Né en 1952, Ching Siu-tung est le
fils de Cheng
Kang, un scénariste / réalisateur de la Shaw Brothers
dont l'un des titres de gloire reste Fourteen Amazons.
Mauvais élève à l'école, ses parents l'inscrivent à l'
"Orient Drama School " pour apprendre l'opéra
pékinois, art qui mélange danse, acrobatie et art martial.
A la fin de sa formation, il entre comme cascadeur à la
Shaw Brothers où sa petite taille en fait une doublure
idéale des rôles féminins.
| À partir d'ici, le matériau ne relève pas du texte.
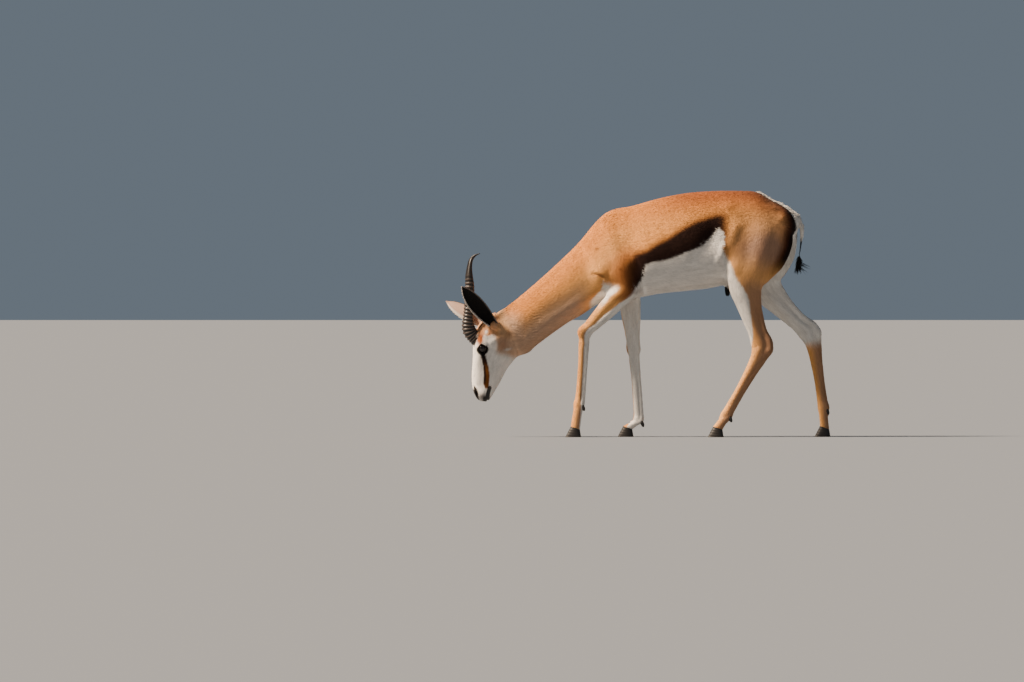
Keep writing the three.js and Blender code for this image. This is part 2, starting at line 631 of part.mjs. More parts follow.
const springbok = new THREE.Group();
for (const [name, body] of Object.entries(fleshNodes())) {
  springbok.add(mesh(name, body, name === "head" ? WHITE : TAN, 0.9));
}
springbok.add(mesh("tail", largest(tail()), WHITE, 0.9));
springbok.add(mesh("tail_tuft", tailTuft(), HORN_BLACK, 0.8));
springbok.add(mesh("sheath", sheath(), HORN_BLACK, 0.8));
for (const [place, side] of [["left", -1], ["right", 1]]) {
  springbok.add(mesh(`horn_${place}`, largest(horn(side)), HORN_BLACK, 0.45));
  springbok.add(mesh(`ear_${place}`, largest(ear(EARS[`ear_${place}`])), EAR_GREY, 0.9));
  springbok.add(mesh(`eye_${place}`, eye(side), RUFOUS, 0.15));
}
for (const [name, leg] of Object.entries(LEGS)) {
  const foot = name.replace("leg_", "");
  for (const [place, toe] of [["inner", -leg.side], ["outer", leg.side]]) {
    springbok.add(mesh(`hoof_${foot}_${place}`, hoof(leg, toe), HOOF_BLACK, 0.5));
    springbok.add(mesh(`dewclaw_${foot}_${place}`, largest(dewclaw(leg, toe)), HOOF_BLACK, 0.5));
  }
}

const box = new THREE.Box3().setFromObject(springbok);
springbok.position.set(-(box.min.x + box.max.x) / 2, -(box.min.y + box.max.y) / 2, -box.min.z);

export default springbok;
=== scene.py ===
"""A grazing springbok ram, life size, with its short coat, on a pale studio floor."""

import math

import bpy
import numpy as np
from bpy.props import FloatProperty, FloatVectorProperty, IntProperty, PointerProperty
from bpy.types import Operator, Panel, PropertyGroup
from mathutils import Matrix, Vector


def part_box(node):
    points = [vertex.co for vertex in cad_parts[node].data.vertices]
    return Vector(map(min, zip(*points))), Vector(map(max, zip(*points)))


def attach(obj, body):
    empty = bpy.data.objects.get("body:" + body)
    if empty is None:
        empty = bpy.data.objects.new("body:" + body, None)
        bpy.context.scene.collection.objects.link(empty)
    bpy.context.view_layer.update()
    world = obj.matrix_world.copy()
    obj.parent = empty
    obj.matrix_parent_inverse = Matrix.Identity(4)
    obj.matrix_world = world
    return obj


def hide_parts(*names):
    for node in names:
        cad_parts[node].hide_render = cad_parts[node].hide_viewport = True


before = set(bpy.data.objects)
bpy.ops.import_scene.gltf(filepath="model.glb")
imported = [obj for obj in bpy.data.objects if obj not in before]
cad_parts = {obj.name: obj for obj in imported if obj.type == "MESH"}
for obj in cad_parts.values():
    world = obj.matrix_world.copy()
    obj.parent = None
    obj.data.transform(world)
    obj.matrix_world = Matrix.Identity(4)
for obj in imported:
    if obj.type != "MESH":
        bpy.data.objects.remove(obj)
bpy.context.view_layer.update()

bl_info = {
    "name": "Springbok",
    "version": (1, 0, 0),
    "blender": (4, 5, 0),
    "location": "3D View > Sidebar > Springbok",
    "description": "A grazing springbok ram, life size, with its short coat",
    "category": "Object",
}

# Lengths are millimetres in the frame of the drawing. Pieces are put into metres as their meshes are made.
MM = 0.001
VOXEL = 2.0
SKIN_TRIANGLES = 186000
BAKE_PATCH = 0.003
PATCH_CORNERS = 4
TUFT_LENGTH = 11.5  # on the side of the body
# Rounds of smoothing: the whole skin, then the neck and trunk, the joins, and once more after the relief.
SKIN_ROUNDS, BODY_ROUNDS, JOIN_ROUNDS, RELIEF_ROUNDS = 16, 46, 170, 2
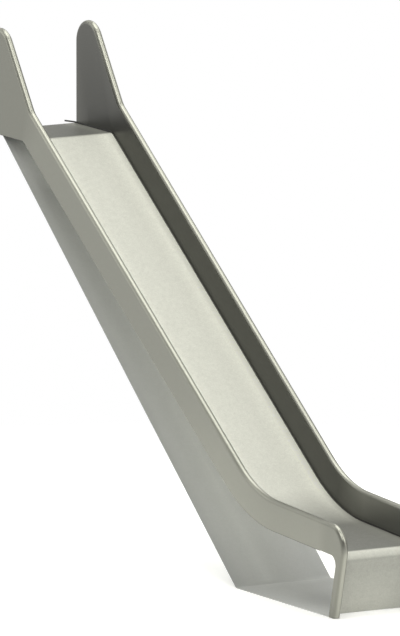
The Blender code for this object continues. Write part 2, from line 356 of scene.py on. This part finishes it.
def shell(name, rings, pattern, finish, slot, *nodes):
    """A closed body from a grid of points. Each row of the grid goes once round a section, out along one
    skin and back along the other, and neighbouring rows are joined by quads. The first and last rows are
    closed by joining each point to its partner on the other skin. Pattern holds a UV pair for each point."""
    rows, ring = rings.shape[:2]
    row, column = np.meshgrid(np.arange(rows - 1), np.arange(ring), indexing="ij")
    here, following = row * ring + column, row * ring + (column + 1) % ring
    sides = np.stack([here, following, following + ring, here + ring], -1).reshape(-1, 4)
    first = np.arange(ring // 2 - 1)
    cap = np.stack([first, first + 1, ring - 2 - first, ring - 1 - first], -1)
    faces = np.vstack([sides, cap[:, ::-1], cap + (rows - 1) * ring])
    points = rings.reshape(-1, 3)
    a, b, c, d = (points[faces[:, i]] for i in range(4))
    if (np.einsum("ij,ij->i", a, np.cross(b, c)) + np.einsum("ij,ij->i", a, np.cross(c, d))).sum() < 0:
        faces = faces[:, ::-1]
    mesh = bpy.data.meshes.new(name)
    mesh.from_pydata(points.tolist(), [], faces.tolist())
    mesh.polygons.foreach_set("use_smooth", np.ones(len(faces), bool))
    mesh.set_sharp_from_angle(angle=math.radians(40))
    layer = mesh.uv_layers.new(name="travel")
    layer.data.foreach_set("uv", pattern.reshape(-1, 2)[faces.ravel()].ravel())
    mesh.materials.append(finish.material)
    piece = bpy.data.objects.new(name, mesh)
    bpy.context.collection.objects.link(piece)
    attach(piece, "root")
    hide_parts(*nodes)


def folded_sheet(name, line, thickness, x_low, x_high, finish, slot, *nodes, start=0.0):
    """A sheet whose upper face is the line in the side view, carried straight across the width. Start is
    the length of sheet that comes before it."""
    outline = np.vstack([line, lifted(line, -thickness)[::-1]])
    length = np.concatenate([travelled(line), travelled(line)[::-1]]) + start
    rings = np.stack([placed(outline, x) for x in (x_low, x_high)])
    across, along = np.meshgrid([x_low, x_high], length, indexing="ij")
    shell(name, rings, np.stack([along, across], -1), finish, slot, *nodes)


def stainless(name, dark, light, mottle, metallic=1.0):
    """Matt stainless sheet: cloudy patches a few centimetres across with finer specks in them, and faint
    rubbing marks that run along the sheet. It keeps its mottled colour as metal, for a piece to make darker
    or lighter, and the mottle itself as grain, from 0.5 where it is dark to -0.5 where it is light."""
    patch_size, speck_size, mark_width, mark_stretch, relief = 0.024, 0.007, 0.012, 40.0, 0.000005
    finish = Finish(name, Metallic=metallic)
    patches = finish.ramp(finish.cloud(finish.object_place(), patch_size, 3.0), 0.30, 0.70)
    specks = finish.ramp(finish.cloud(finish.object_place(), speck_size, 2.0), 0.35, 0.75)
    marks = finish.cloud(finish.sheet_place(), mark_width, 1.0, (mark_stretch, 1.0, 1.0))
    finish.grain = 0.5 - (0.35 * patches + 0.55 * specks + 0.10 * marks)
    finish.metal = finish.between(0.5 - mottle * finish.grain, dark, light)
    finish.feed(Normal=finish.bump(patches, relief))
    return finish


downhill, run_out, level = heading(slope_fall), heading(run_out_fall), heading(0.0)
slope_up, run_out_up = upward(downhill), upward(run_out)
platform_corner = at_height(platform_height, run_out_corner, downhill)
toe_corner = at_run(toe_front, run_out_corner, run_out)
toe_start = toe_corner - run_out * corner_length(toe_radius, 90.0 + toe_lean - run_out_fall)
run_out_end = toe_start - run_out * run_out_gap
bed_corners = [(platform_back, platform_height), platform_corner, run_out_corner]
bed_line = side_line([*bed_corners, run_out_end], [fold_radius, bend_radius], 1.0)

# How far along the sheet its folds start and end
fold_half = corner_length(fold_radius, slope_fall)
bend_half = corner_length(bend_radius, slope_fall - run_out_fall)
fold_start = platform_corner[0] - platform_back - fold_half
fold_end = fold_start + fold_radius * math.radians(slope_fall)
slope_end = fold_end + np.linalg.norm(run_out_corner - platform_corner) - fold_half - bend_half
bend_over = slope_end + bend_radius * math.radians(slope_fall - run_out_fall)
crest = bend_over + np.linalg.norm(toe_start - run_out_corner) - bend_half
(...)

Mais les films en costumes
étant sur le déclin à la fin des années 70, il est obligé
de se tourner vers la télévision et devient directeur
des combats sur des séries télévisées. C'est à cette occasion
qu'il rencontre les futurs réalisateurs de la nouvelle
vague, dont Patrick Tam, pour qui il réglera les combat
de son wu xia pian décalé, The Sword, en 1980.
La même année il mettra également ses talents de chorégraphe
au service de Tsui Hark pour
élaborer les scènes d'action de Don't Play With Fire,
dont je jeune cinéaste voulait exacerber la violence…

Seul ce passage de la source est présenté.